### Stated task:
Would you print the material exactly, starting at its first line and ending at the line holding "in the grooves."?

### Supplied data:
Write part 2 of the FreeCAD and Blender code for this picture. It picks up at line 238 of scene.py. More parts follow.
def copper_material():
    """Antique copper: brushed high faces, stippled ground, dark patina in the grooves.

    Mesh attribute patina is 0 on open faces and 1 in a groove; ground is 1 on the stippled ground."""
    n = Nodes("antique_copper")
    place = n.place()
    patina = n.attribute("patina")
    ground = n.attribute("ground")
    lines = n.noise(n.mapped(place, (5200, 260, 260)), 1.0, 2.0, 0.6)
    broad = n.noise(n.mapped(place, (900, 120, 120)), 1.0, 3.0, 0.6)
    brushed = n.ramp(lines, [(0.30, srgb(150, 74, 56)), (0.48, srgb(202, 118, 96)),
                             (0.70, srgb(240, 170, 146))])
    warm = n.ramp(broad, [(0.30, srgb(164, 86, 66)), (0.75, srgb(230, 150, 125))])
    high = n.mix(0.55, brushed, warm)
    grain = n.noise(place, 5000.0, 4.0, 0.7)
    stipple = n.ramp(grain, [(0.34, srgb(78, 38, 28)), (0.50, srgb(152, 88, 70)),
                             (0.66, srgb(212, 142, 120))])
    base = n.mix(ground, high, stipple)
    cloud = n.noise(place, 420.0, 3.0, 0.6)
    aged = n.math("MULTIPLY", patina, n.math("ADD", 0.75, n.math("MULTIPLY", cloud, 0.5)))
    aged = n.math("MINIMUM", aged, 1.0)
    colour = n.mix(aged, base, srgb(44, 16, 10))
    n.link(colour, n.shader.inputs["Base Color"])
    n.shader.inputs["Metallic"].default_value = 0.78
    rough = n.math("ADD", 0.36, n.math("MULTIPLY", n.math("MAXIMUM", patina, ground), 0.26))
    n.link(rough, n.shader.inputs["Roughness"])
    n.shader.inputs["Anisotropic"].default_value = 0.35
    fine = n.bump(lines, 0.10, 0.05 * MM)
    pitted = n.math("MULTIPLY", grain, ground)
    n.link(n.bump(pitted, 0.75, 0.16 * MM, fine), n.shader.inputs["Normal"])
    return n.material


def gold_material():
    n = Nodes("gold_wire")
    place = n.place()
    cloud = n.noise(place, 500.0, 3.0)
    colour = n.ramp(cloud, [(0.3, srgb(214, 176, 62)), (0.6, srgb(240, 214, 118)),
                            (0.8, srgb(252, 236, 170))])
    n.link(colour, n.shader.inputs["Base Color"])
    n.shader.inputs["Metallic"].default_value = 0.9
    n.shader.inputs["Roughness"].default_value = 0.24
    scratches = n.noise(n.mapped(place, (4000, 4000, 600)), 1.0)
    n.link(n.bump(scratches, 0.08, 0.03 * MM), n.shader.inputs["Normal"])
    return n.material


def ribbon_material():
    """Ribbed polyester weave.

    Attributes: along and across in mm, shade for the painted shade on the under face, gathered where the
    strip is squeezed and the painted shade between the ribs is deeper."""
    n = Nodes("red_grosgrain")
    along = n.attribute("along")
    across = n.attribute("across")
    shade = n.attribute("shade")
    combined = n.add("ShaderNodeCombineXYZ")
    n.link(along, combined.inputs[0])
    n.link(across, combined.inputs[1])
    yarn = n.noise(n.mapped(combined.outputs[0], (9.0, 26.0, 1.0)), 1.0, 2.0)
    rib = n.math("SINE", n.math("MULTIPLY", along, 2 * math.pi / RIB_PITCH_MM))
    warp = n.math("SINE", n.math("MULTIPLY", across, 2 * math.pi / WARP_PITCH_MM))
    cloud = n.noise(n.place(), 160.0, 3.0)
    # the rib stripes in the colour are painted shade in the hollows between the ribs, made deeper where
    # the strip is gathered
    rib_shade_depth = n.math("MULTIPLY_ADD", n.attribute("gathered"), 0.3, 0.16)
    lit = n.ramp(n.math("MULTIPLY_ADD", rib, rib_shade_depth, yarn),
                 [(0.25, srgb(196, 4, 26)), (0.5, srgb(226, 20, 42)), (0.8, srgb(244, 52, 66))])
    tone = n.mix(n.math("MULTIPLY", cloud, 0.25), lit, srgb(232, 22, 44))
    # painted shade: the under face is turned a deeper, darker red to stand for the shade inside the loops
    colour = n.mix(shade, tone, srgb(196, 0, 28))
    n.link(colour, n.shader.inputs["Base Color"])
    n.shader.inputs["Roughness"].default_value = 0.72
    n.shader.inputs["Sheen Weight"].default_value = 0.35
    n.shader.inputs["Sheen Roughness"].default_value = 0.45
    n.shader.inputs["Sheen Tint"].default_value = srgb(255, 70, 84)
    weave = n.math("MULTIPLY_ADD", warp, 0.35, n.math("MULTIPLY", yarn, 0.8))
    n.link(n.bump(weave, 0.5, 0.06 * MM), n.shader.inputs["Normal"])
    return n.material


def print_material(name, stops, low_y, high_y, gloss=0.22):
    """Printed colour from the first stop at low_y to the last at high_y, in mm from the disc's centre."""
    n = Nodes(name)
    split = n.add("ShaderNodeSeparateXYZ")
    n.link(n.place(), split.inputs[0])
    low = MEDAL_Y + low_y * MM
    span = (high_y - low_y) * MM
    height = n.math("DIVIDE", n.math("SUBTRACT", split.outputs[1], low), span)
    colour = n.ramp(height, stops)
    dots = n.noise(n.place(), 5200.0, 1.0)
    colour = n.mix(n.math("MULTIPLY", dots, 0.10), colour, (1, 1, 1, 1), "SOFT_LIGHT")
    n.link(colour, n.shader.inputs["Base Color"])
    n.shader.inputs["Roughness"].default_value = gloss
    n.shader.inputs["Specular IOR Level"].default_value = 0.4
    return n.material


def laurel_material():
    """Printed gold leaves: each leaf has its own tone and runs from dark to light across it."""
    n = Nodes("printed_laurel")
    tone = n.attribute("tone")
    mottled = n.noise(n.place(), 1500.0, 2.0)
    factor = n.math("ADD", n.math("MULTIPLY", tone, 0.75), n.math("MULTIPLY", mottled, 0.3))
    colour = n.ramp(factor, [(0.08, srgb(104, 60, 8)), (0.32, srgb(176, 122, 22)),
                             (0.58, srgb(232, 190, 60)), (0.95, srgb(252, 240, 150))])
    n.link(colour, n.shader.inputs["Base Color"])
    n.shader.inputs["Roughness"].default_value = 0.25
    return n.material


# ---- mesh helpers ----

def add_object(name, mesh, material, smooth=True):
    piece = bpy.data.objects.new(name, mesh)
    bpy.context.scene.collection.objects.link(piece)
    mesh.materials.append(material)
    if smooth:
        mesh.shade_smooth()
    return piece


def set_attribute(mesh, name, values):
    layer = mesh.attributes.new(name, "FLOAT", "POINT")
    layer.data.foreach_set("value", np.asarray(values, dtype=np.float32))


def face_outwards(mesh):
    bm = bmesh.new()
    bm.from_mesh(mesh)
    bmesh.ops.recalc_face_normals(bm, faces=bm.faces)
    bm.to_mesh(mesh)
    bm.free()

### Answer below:
Write part 2 of the FreeCAD and Blender code for this picture. It picks up at line 238 of scene.py. More parts follow.
def copper_material():
    """Antique copper: brushed high faces, stippled ground, dark patina in the grooves.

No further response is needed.